**What is being asked:**
Set down exactly the lines of the records from the top to the line containing "# the solids"; include both.

**Exercise input:**

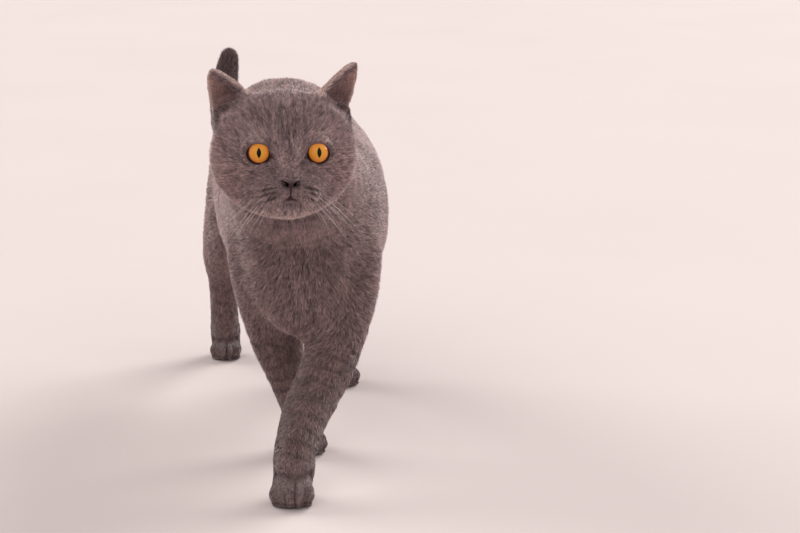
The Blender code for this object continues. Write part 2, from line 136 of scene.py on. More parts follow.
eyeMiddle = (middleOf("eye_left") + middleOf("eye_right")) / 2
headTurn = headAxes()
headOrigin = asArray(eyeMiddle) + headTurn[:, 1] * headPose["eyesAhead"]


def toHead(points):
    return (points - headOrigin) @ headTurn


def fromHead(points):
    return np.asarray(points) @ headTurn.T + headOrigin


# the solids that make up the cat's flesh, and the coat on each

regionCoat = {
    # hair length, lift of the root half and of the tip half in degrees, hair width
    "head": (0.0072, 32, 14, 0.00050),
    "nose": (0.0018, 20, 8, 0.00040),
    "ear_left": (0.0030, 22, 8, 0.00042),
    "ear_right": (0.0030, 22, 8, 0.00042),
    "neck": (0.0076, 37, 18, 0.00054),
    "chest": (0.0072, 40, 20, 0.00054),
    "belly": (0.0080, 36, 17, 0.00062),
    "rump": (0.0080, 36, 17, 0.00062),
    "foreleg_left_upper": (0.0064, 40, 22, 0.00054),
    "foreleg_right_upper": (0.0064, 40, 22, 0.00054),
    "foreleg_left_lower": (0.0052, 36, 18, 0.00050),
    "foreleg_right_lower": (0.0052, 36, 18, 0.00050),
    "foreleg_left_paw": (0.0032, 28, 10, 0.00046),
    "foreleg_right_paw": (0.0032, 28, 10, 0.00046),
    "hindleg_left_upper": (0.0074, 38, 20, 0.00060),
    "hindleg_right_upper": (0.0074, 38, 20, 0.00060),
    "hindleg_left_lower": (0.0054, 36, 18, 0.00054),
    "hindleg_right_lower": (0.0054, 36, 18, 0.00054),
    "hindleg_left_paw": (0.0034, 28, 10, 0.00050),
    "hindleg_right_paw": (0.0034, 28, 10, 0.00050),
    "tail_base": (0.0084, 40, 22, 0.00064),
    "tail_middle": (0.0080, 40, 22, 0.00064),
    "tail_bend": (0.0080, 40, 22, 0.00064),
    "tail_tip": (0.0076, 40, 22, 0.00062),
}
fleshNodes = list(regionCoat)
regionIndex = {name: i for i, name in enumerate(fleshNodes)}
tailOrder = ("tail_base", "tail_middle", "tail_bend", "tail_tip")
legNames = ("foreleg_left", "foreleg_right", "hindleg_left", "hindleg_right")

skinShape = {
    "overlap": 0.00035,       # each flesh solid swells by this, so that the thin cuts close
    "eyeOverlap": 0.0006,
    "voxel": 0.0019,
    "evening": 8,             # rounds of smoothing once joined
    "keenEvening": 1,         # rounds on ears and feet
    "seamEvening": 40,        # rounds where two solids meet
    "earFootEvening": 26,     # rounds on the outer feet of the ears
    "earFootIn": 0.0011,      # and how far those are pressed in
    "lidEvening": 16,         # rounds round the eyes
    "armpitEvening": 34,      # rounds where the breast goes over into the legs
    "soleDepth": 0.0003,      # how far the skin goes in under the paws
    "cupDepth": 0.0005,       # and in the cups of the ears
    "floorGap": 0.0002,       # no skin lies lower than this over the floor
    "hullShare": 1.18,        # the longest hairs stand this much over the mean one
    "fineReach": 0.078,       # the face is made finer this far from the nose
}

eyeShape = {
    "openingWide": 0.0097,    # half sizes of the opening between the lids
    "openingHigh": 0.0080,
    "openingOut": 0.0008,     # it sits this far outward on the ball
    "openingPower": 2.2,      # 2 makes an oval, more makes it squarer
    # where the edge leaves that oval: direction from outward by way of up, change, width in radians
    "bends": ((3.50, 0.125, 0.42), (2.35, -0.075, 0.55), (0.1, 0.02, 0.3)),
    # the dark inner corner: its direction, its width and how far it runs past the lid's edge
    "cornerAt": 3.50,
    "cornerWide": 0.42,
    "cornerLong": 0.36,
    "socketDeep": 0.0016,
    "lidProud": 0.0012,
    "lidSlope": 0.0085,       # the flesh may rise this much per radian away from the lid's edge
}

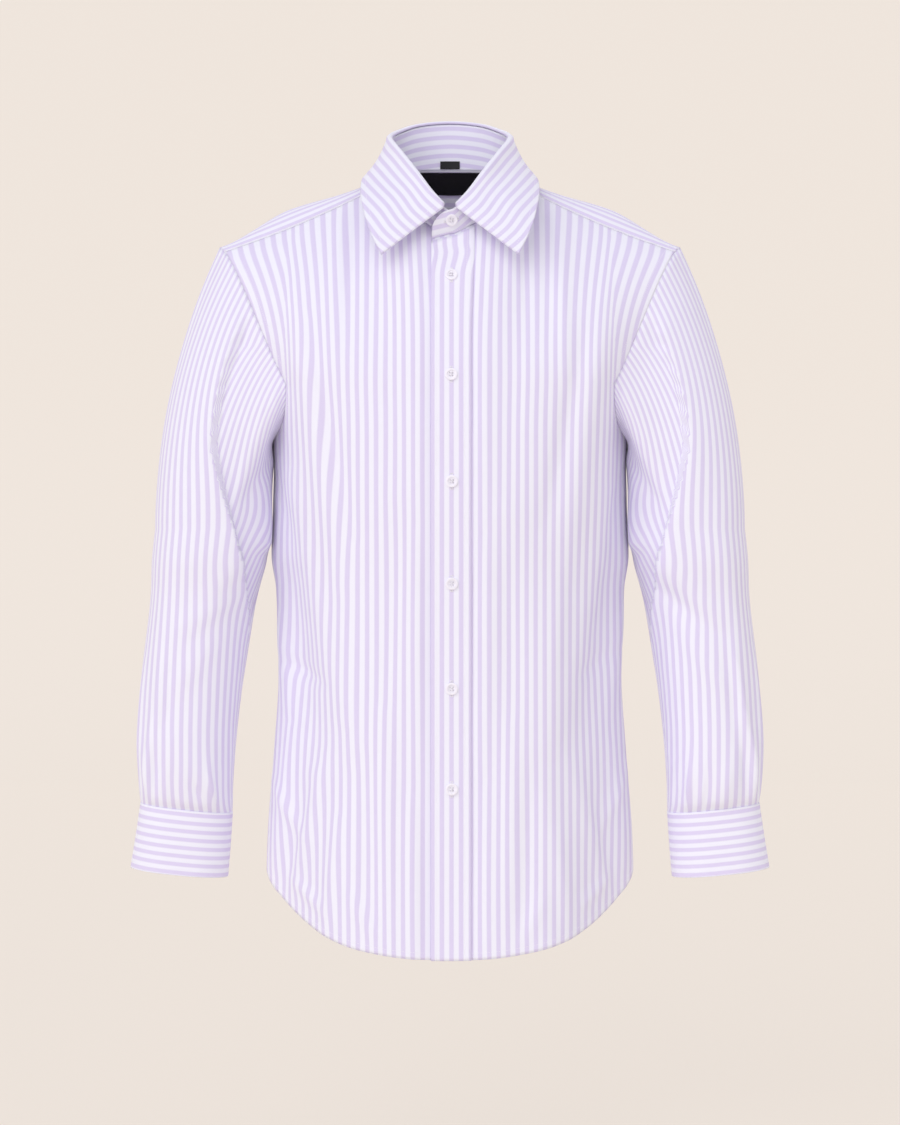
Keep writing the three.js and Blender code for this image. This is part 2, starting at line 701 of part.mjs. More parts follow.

**Correct answer:**
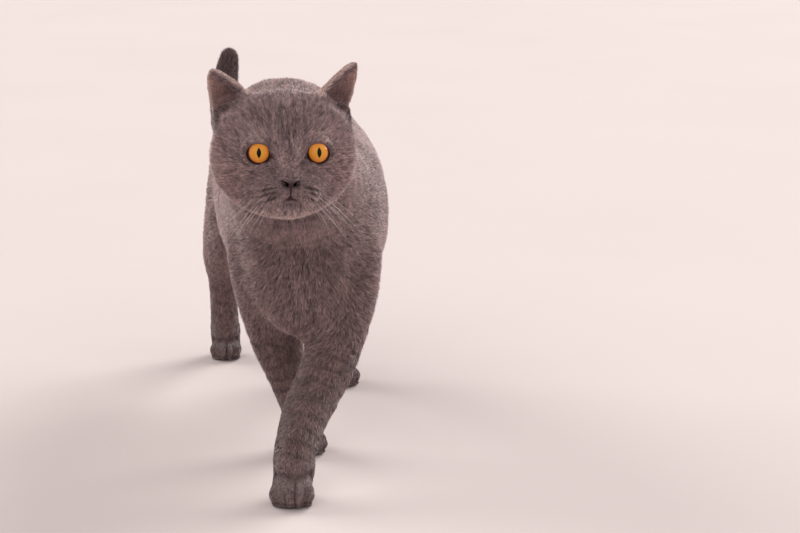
The Blender code for this object continues. Write part 2, from line 136 of scene.py on. More parts follow.
eyeMiddle = (middleOf("eye_left") + middleOf("eye_right")) / 2
headTurn = headAxes()
headOrigin = asArray(eyeMiddle) + headTurn[:, 1] * headPose["eyesAhead"]


def toHead(points):
    return (points - headOrigin) @ headTurn


def fromHead(points):
    return np.asarray(points) @ headTurn.T + headOrigin


# the solids that make up the cat's flesh, and the coat on each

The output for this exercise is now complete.